Bloody Revenge: Titus Andronicus Review
Know anything about Shakespeare’s Titus Andronicus and you know that it’s a very bad idea to sit near the front. Anything could happen. Any manner of fluids could be sprayed as far back as the third row. It is an experience that must be braved, and this RSC production is one worth braving.
We entered the theatre to be greeted with a scene that could equally have been a hospital or a church. Beautiful blue, black and white mosaic tiles were patterned over the floor and columns; the balcony and windows had the look and feel of an ancient place of worship, and yet the gothic black curtain at the back of the scene with its militant insignia suggested otherwise. The stage design used the Swan Theatre’s thrust stage fantastically to emphasise the scope of the production space.
As the play opened, nurses clad in black habits up to their eyes tended to three unconscious male bodies on stretchers. An old-fashioned radio murmured incomprehensibly. Smoke curled around the wheeled legs of the stretchers. One of the nuns sat casually smoking. Two men strode onstage, one older, one younger and both bruised, bloodied and battered in muddied military uniforms, returned to Rome. And so the revenge tragedy began.
Fire; blood; rape; murder. Titus Andronicus throws everything at you. Within the first five minutes, the tone is set with the heart-wrenching wails of Katy Stephens’ Tamora as her eldest son is sacrificed, and then the Andronicus family’s faces are smeared in his blood. This is one of Shakespeare’s first and most violently bloody plays. And yet, what emerges, especially after the turn of the second half, is the black comedy, more than anything else. Director Michael Fentiman’s creation of a very physical and choreographed play lends it its hilarity, with the physical use onstage of bodies and body parts consistently bringing the audience to an unintentional half-laugh, half-groan of disgust. A pram of body parts is wheeled across the stage, severed heads are held to ears, sundered hands stroke faces, and at one point the mutilated Lavinia carries her father’s bloody, cleaven hand offstage in her own tongue-less mouth.
Demetrius (Perry Millward) and Chiron (Jonny Weldon) have been cast as modern-day, yobbish teenagers wheeling around on bikes. These two fantastic performances, considering Millward is barely 20 years old. Fentiman’s take on Tamora’s sons interestingly considered the pair as two scared young boys, manipulated by the adults around them and their own hormones, rather than as the lust-driven rapists they could have portrayed. The boys’ youth and naivety is especially contrasted with Kevin Harvey’s excellent Scouse Aaron, who takes a sick pleasure in stabbing a nurse to death between her legs.

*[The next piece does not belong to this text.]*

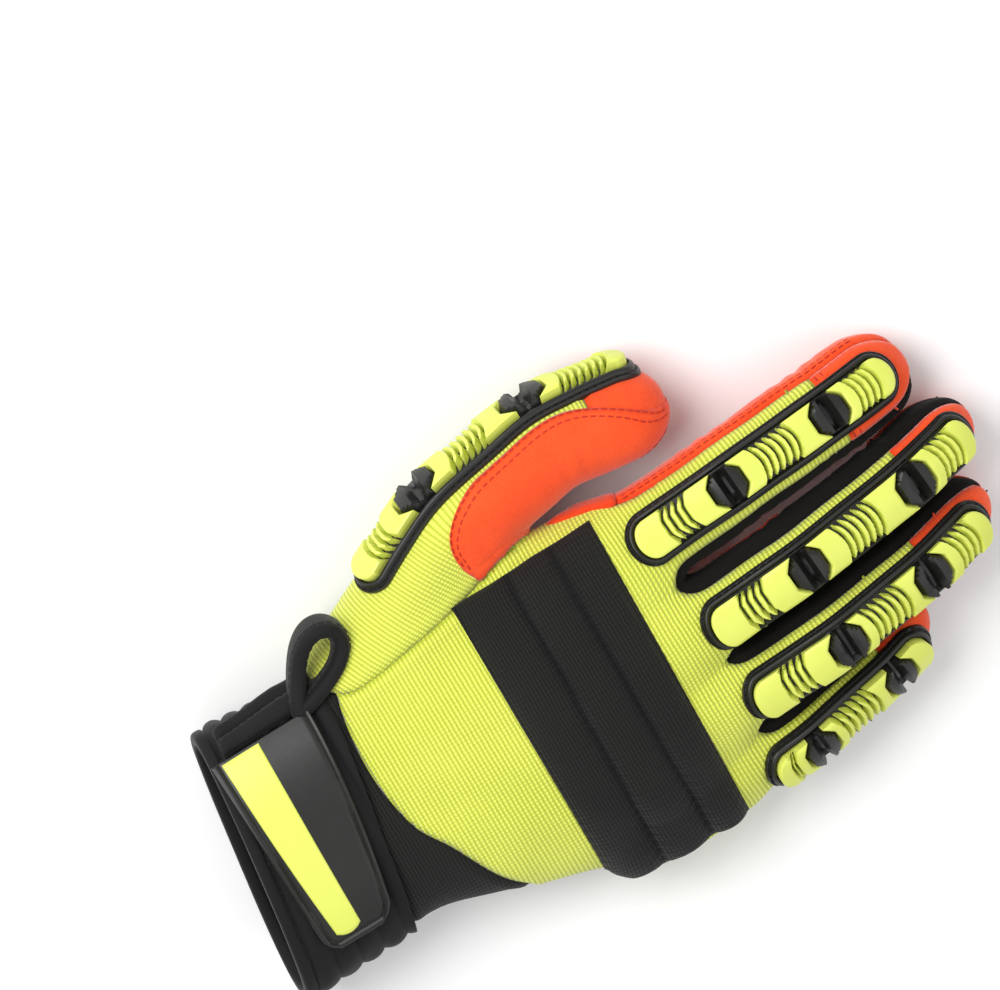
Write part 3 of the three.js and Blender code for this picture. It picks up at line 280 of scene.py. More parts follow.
@dataclass
class Digit:
    """A digit: a tube of superellipse sections along a bent middle line, closed by a rounded tip."""

    name: str
    knuckle: tuple
    span: float
    wide: float
    thick: float
    lean: float
    splay: float
    dip: float
    bends: tuple
    guard: tuple
    seam: float
    twist: float = 0.0
    tip_start: float = 0.87
    tip_taper: float = 0.07
    bend_reach: float = 0.06
    root_reach: float = 0.1
    steps: int = 160
    fold_height: float = 0.28
    fold_pitch: float = 6.7
    fold_reach: float = 9.0

    def __post_init__(self) -> None:
        """Lays out the middle line and the directions along it."""
        self.origin = np.array(self.knuckle) * (PALM_LENGTH, PALM_WIDTH, PALM_THICKNESS)
        splay, dip = self.splay * RADIANS, self.dip * RADIANS
        flat = (math.cos(splay) * math.cos(dip), math.sin(splay) * math.cos(dip), -math.sin(dip))
        self.along = np.array(flat)
        level = np.array((0, 0, 1)) - self.along * self.along[2]
        back = turned(level / np.linalg.norm(level), self.along, self.lean * RADIANS)
        self.start = -self.root_reach * self.span
        self.step = self.span / self.steps
        places = np.arange(self.start, self.span + 1.5 * self.step, self.step)
        ahead, _, _ = self.directions(places + self.step / 2, back)
        trail = self.origin + self.along * self.start + np.cumsum(ahead * self.step, axis=0)
        trail = np.vstack([self.origin + self.along * self.start, trail[:-1]])
        self.line = np.hstack([trail, *self.directions(places, back)])

    def directions(self, s: np.ndarray, back: np.ndarray) -> tuple:
        """Directions ahead, up through the back and to the thumb side, at places along the digit.

        Args:
            s: Places along the digit, in millimetres from its knuckle.
            back: Direction up through its back at the knuckle.

        Returns:
            The three directions, one row for each place.
        """
        shares = [(s / self.span - at + self.bend_reach) / (2 * self.bend_reach) for at, _ in self.bends]
        bend = sum(turn * RADIANS * smooth(share) for (_, turn), share in zip(self.bends, shares))[:, None]
        ahead = self.along * np.cos(bend) - back * np.sin(bend)
        up = back * np.cos(bend) + self.along * np.sin(bend)
        twist = (self.twist * RADIANS * np.clip(s / self.span, 0, 1))[:, None]
        up = up * np.cos(twist) + np.cross(ahead, up) * np.sin(twist)
        return ahead, up, np.cross(up, ahead)

    def stations(self, s: np.ndarray) -> tuple:
        """Middle points and directions ahead, up and to the thumb side at places along the digit.

        Args:
            s: Places along the digit.

        Returns:
            The points and the three directions, read between the steps of the line.
        """
        place = np.clip((s - self.start) / self.step, 0, len(self.line) - 1.001)
        i = place.astype(int)
        values = self.line[i] + (self.line[i + 1] - self.line[i]) * (place - i)[..., None]
        return values[..., 0:3], values[..., 3:6], values[..., 6:9], values[..., 9:12]

    def halves(self, s: np.ndarray) -> tuple:
        """Half width and half thickness, without the rounding of the tip.

        Args:
            s: Places along the digit.

        Returns:
            Both, at each place.
        """
        taper = 1 - self.tip_taper * np.clip(s / self.span, 0, self.tip_start) / self.tip_start
        return self.wide * FINGER_WIDTH * taper / 2, self.thick * FINGER_THICKNESS * taper / 2

    def roundness(self, s: np.ndarray) -> np.ndarray:
        """How far the rounded tip has narrowed, from 1 to nearly 0.

        Args:
            s: Places along the digit.

        Returns:
            The share of the full section that is left.
        """
        share = np.clip((s / self.span - self.tip_start) / (1 - self.tip_start), 0, 0.995)
        return np.sqrt(1 - share**2)

    def locate(self, points: np.ndarray) -> tuple:
        """Places points along the digit (s), to its thumb side (u) and up through its back (v).

        Args:
            points: Points of the glove.

        Returns:
            s, which may pass both ends, u and v.
        """
        s = (points - self.origin) @ self.along
        for _ in range(3):
            middle, ahead, _, _ = self.stations(np.clip(s, self.start, self.span))
            s = np.clip(s, self.start, self.span) + ((points - middle) * ahead).sum(1)
        middle, _, up, side = self.stations(np.clip(s, self.start, self.span))
        off = points - middle
        return s, (off * side).sum(1), (off * up).sum(1)

    def distance(self, points: np.ndarray) -> tuple:
        """Distance outside the digit, with the place along it, the angle from its back and the radius.

        Args:
            points: Points of the glove.

        Returns:
            The four, one number for each point; folds at the bends are taken off the distance.
        """
        s, u, v = self.locate(points)
        wide, thick = self.halves(s)
        past = np.maximum(s - self.tip_start * self.span, 0)
        before = np.maximum(self.start - s, 0)
        closing = np.where(past > 0, (1 - self.tip_start) * self.span, thick)
        gap = oval_distance(u, v, past + before, (wide, thick, closing), DIGIT_POWER)
        angle, radius = np.arctan2(u, v), np.hypot(u, v)
        centres = [at * self.span for at, _ in self.bends]
        near = sum(np.exp(-(((s - at) / self.fold_reach) ** 2)) for at in centres)
        low_side = np.exp(-(((np.abs(angle) - 1.75) / 0.55) ** 2))
        folds = self.fold_height * np.sin(2 * math.pi * s / self.fold_pitch) * near * low_side
        return gap - folds, s, angle, radius

    def surface(self, s: np.ndarray, angle: np.ndarray, offset: float = 0.0) -> np.ndarray:
        """Points of the tube, at angles from the middle of its back towards the thumb side.

        Args:
            s: Places along the digit.
            angle: Angles round it.
            offset: Height above the tube.

        Returns:
            The points.
        """
        middle, _, up, side = self.stations(s)
        wide, thick = self.halves(s)
        narrow = self.roundness(s)
        c, v = np.sin(angle), np.cos(angle)
        across = (wide * narrow + offset) * np.sign(c) * np.abs(c) ** (2 / DIGIT_POWER)
        rise = (thick * narrow + offset) * np.sign(v) * np.abs(v) ** (2 / DIGIT_POWER)
        return middle + side * across[..., None] + up * rise[..., None]

    def guard_point(self, s: np.ndarray, t: np.ndarray, height: np.ndarray) -> np.ndarray:
        """Points over the back of the digit, on circles that fit its back.

        With R = wide^2 / thick and angle t / R, the point is (R + height) sin(angle) aside and
        thick + height - (R + height) (1 - cos(angle)) up.

        Args:
            s: Places along the digit.
            t: Distance round from the middle of its back.
            height: Height above the back.

        Returns:
            The points.
        """
        middle, _, up, side = self.stations(s)
        wide, thick = self.halves(np.minimum(s, self.tip_start * self.span))
        radius = wide**2 / thick
        angle = t / radius
        lift = thick * self.roundness(s) + height - (radius + height) * (1 - np.cos(angle))
        return middle + up * lift[..., None] + side * ((radius + height) * np.sin(angle))[..., None]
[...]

It is towards the end that Fentiman really stamps his directorial signature, taking inspiration from Julie Taymor’s 1999 film Titus. The fly scene feels utterly out of place and uncomfortably comical set around the breakfast table, with the diminished and disfigured Andronicus family sitting down to eat their toast and eggs like any other day. The hanging of the blind Clown also sits uncomfortably with an audience familiar with the text and expecting comic relief here. Then we find comedy where we might not expect it; Titus’ last moments are spent in a French maid’s dress and the play’s conclusion devolves into a scene of absolute bloody chaos and hilarity. Blood and bodies fly across the stage, and the remaining few left at the end to deliver their lines must tackle the obstacle course of a stage strewn with bodies and props.
We do encounter darker notes as the play closes and Titus suffocates his daughter Lavinia to save her from her shame, rather than stabbing her. Questions of pity, grief and paternal love emerge, and we take note of the refusal to penetrate a daughter who has already twice been violently raped with the phallic, masculine dagger. Hers is also the only death accompanied by hauntingly ethereal music. The play ends ambiguously – Young Lucius holds Aaron and Tamora’s mixed-race child, and raises a pie-cutter as if to stab the child as Aaron the Moor looks on in horror.
The first half was the more than slightly unconvincing and as one of Shakespeare’s first plays, it is often written off as one his weaker. But despite an unconvincing start, the set is fantastic, the acting overall excellent and the play definitely worth seeing before its final run – just avoid the front row, or be prepared for mud and blood to come your way.
Titus Andronicus is playing at the RSC’s Swan Theatre until 26 October.